I'm analyzing a data frame of product reviews that contain some empty entries or text written in foreign language. The data also contain some customer attributes which can be used as "features" in later analysis.
To begin with, I will first convert the reviews
column into DocumentTermMatrix
and then convert it to lda
format, I then plan to throw in the documents
and vocab
objects generated from the lda process along with selected columns from the original data frame into stm
's prepDocuments()
function such that I can leverage the more versatile estimation functions from that package, using customer attributes as features to predict topic salience.
However, because some of the empty cells, punctuation, and foreign characters might be removed during the pre-processing and thereby creating some character(0)
rows in the lda's documents
object, making those reviews unable to match their corresponding rows in the original data frame. Eventually, this will prevent me from generating the desired stm
object from prepDocuments()
.
Methods to remove empty documents certainly exist (such as the methods recommended in this previous thread), but I am wondering if there're ways to also remove the rows correspond to the empty documents from the original data frame such that the number of lda documents
and the row dimension of the data frame that will be used as meta
in the stm
functions are aligned? Will indexing help?

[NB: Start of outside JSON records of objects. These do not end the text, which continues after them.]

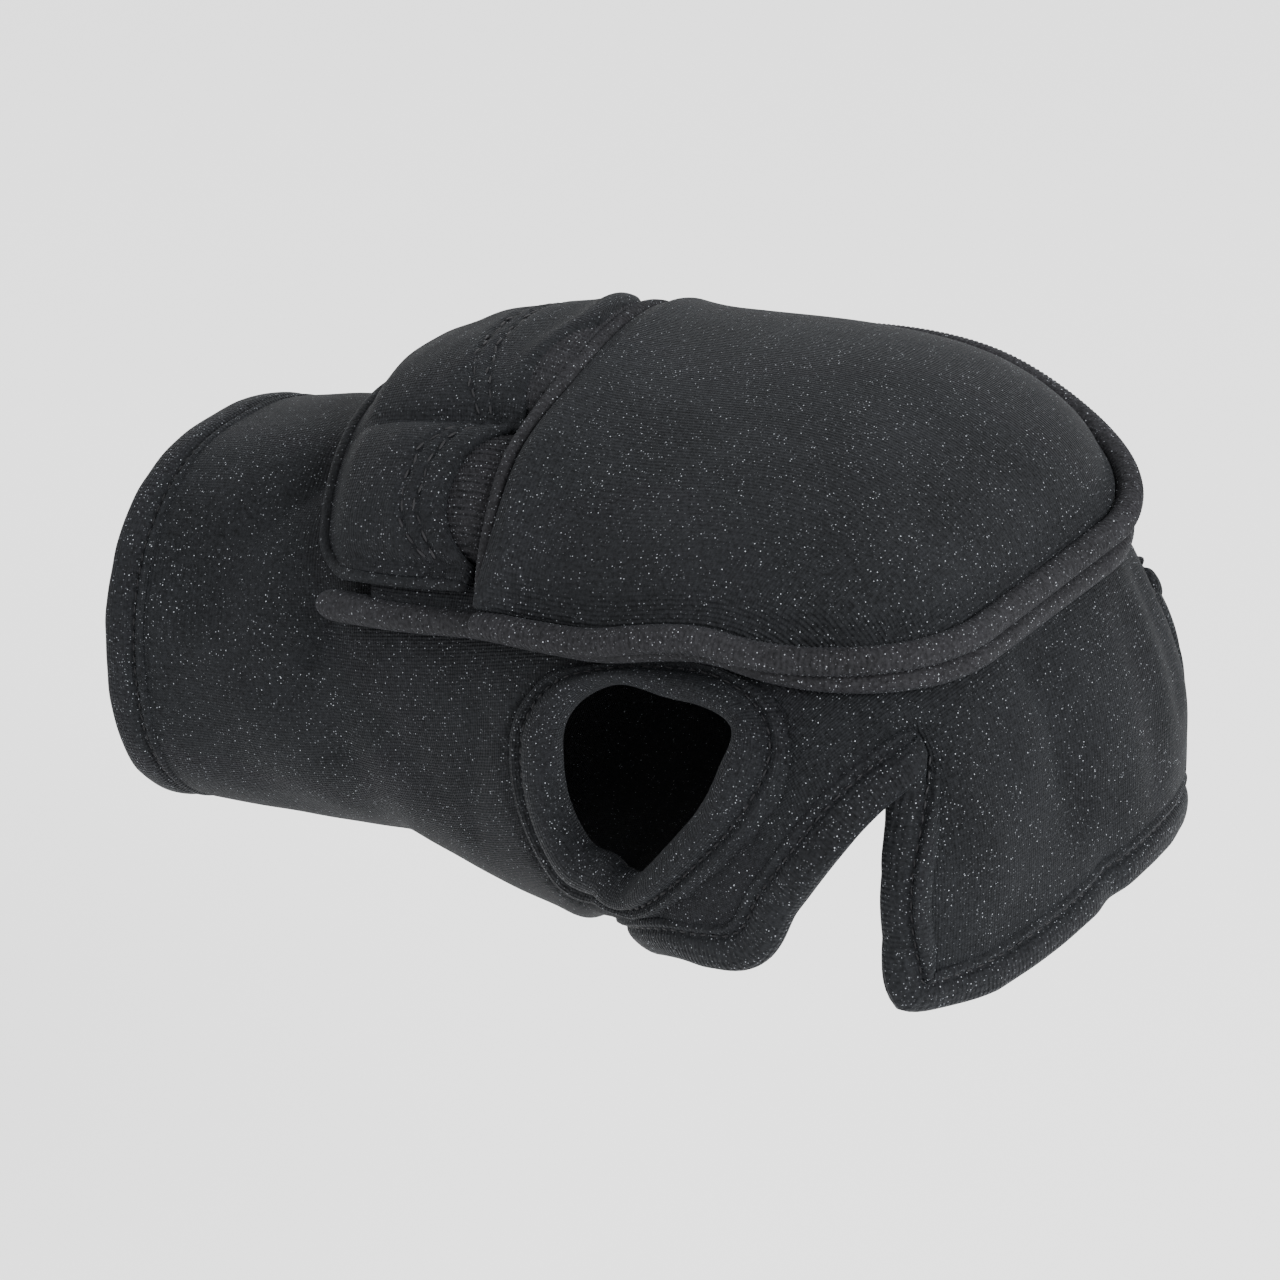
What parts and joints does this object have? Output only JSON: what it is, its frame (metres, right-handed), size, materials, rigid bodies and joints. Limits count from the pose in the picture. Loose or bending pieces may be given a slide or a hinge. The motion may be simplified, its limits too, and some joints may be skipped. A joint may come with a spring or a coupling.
{
  "type": "weighted glove",
  "caption": "Fingerless neoprene training glove for a left hand, shaped as on a closed fist, with a weight pad on the back and a lobed pocket flap at the wrist.",
  "frame": {"origin": "centre of the wrist mouth, where the hand goes in", "axes": "+X along the forearm's line towards the knuckles, +Y towards the little finger's side, +Z towards the back of the hand"},
  "size_m": [0.1524, 0.0925, 0.088],
  "materials": {
    "neoprene": "black knit-faced neoprene, matte with a faint cool sheen and fine bright specks",
    "pad_cloth": "the same knit-faced neoprene, stretched smooth over the weight pad",
    "ribbed_binding": "black ribbed knit, ribs across the binding"
  },
  "bodies": {
    "root": {"glove_shell": "neoprene", "wrist_hem": "neoprene", "finger_opening_hem": "neoprene", "thumb_ring": "neoprene", "pad_base": "neoprene", "base_roll": "ribbed_binding", "weight_pad": "pad_cloth", "pad_piping": "ribbed_binding", "pad_ridge": "ribbed_binding", "pad_band_near": "ribbed_binding", "pad_band_far": "ribbed_binding", "pocket_flap": "neoprene", "flap_edge": "neoprene"}
  },
  "joints": []
}
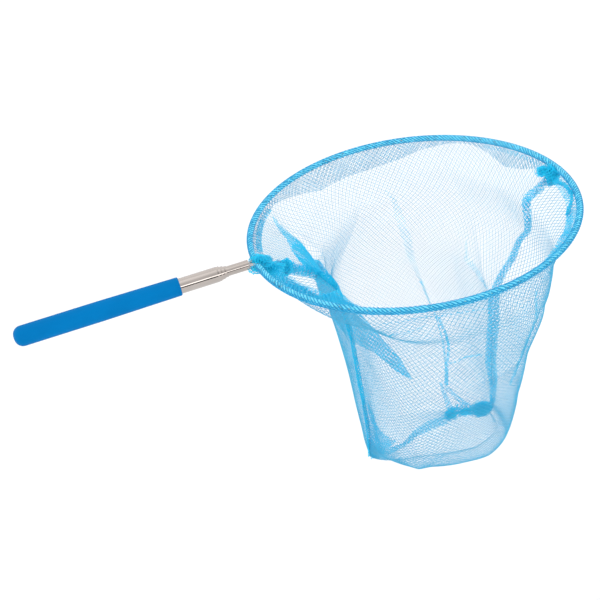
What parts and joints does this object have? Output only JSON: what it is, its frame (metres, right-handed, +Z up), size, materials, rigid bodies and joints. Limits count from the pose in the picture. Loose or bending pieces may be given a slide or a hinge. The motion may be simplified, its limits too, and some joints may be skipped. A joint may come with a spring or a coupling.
{
  "type": "telescopic dip net",
  "caption": "Hand-held telescopic dip net: sleeved steel pole of nested tubes, round wire hoop and a deep, closed-bottomed bag of fine mesh.",
  "frame": {"origin": "on the pole's axis, in the middle of the grip's straight rear part", "axes": "+X along the pole from the butt to the hoop, +Z up out of the bag's mouth, square to the hoop; +Y completes the right-handed frame"},
  "size_m": [0.3792, 0.222, 0.2104],
  "materials": {
    "grip_plastic": "satin soft plastic sleeve",
    "plug_plastic": "moulded plastic plug",
    "pole_steel": "polished stainless tube",
    "bush_brass": "turned brass",
    "friction_bronze": "rolled spring bronze strip",
    "wire_steel": "drawn spring wire",
    "hem_mesh": "polyester mesh rolled round the wire in several layers",
    "panel_mesh": "fine open polyester mesh",
    "seam_mesh": "doubled polyester mesh"
  },
  "bodies": {
    "handle": {"grip_sleeve": "grip_plastic", "rear_plug": "plug_plastic", "outer_tube": "pole_steel"},
    "second_stage": {"second_tube": "pole_steel", "second_bush": "bush_brass", "second_spring": "friction_bronze"},
    "third_stage": {"third_tube": "pole_steel", "third_bush": "bush_brass", "third_spring": "friction_bronze"},
    "swivel_sleeve": {"inner_spring": "friction_bronze"},
    "net_head": {"inner_tube": "pole_steel", "inner_bush": "bush_brass", "wire_plug": "plug_plastic", "hoop_wire": "wire_steel", "front_hem": "hem_mesh", "back_hem": "hem_mesh", "front_panel": "panel_mesh", "back_panel": "panel_mesh", "pole_side_seam": "seam_mesh", "far_side_seam": "seam_mesh", "bottom_seam": "seam_mesh"}
  },
  "joints": [
    {"name": "second_tube_slide", "type": "slide", "parent": "handle", "child": "second_stage", "axis": [1, 0, 0], "range_m": [0, 0.1097]},
    {"name": "third_tube_slide", "type": "slide", "parent": "second_stage", "child": "third_stage", "axis": [1, 0, 0], "range_m": [0, 0.1121]},
    {"name": "inner_tube_slide", "type": "slide", "parent": "third_stage", "child": "swivel_sleeve", "axis": [1, 0, 0], "range_m": [0, 0.1145]},
    {"name": "net_swivel", "type": "hinge", "parent": "swivel_sleeve", "child": "net_head", "pos_m": [0.13, 0, 0], "axis": [1, 0, 0], "continuous": true}
  ]
}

Part of my data is listed at below.
df = data.frame(reviews = c("buenisimoooooo", "excelente", "excelent",
"awesome phone awesome price almost month issue highly use blu manufacturer high speed processor blu iphone",
"phone multiple failure poorly touch screen 2 slot sim card work responsible disappoint brand good team shop store wine money unfortunately precaution purchase",
"//:", "//:", "phone work card non sim card description", "perfect reliable kinda fast even simple mobile sim digicel never problem far strongly anyone need nice expensive dual sim phone perfect gift love friend", "1111111", "great bang buck", "actually happy little sister really first good great picture late",
"good phone good reception home fringe area screen lovely just right size good buy", "@#haha", "phone verizon contract phone buyer beware", "这东西太棒了",
"excellent product total satisfaction", "dreadful phone home button never screen unresponsive answer call easily month phone test automatically emergency police round supplier network nothing never electricals amazon good buy locally refund",
"good phone price fine", "phone star battery little soon yes"),
rating = c(4, 4, 4, 4, 4, 3, 2, 4, 1, 4, 3, 1, 4, 3, 1, 2, 4, 4, 1, 1),
source = c("amazon", "bestbuy", "amazon", "newegg", "amazon",
"amazon", "zappos", "newegg", "amazon", "amazon",
"amazon", "amazon", "amazon", "zappos", "amazon",
"amazon", "newegg", "amazon", "amazon", "amazon"))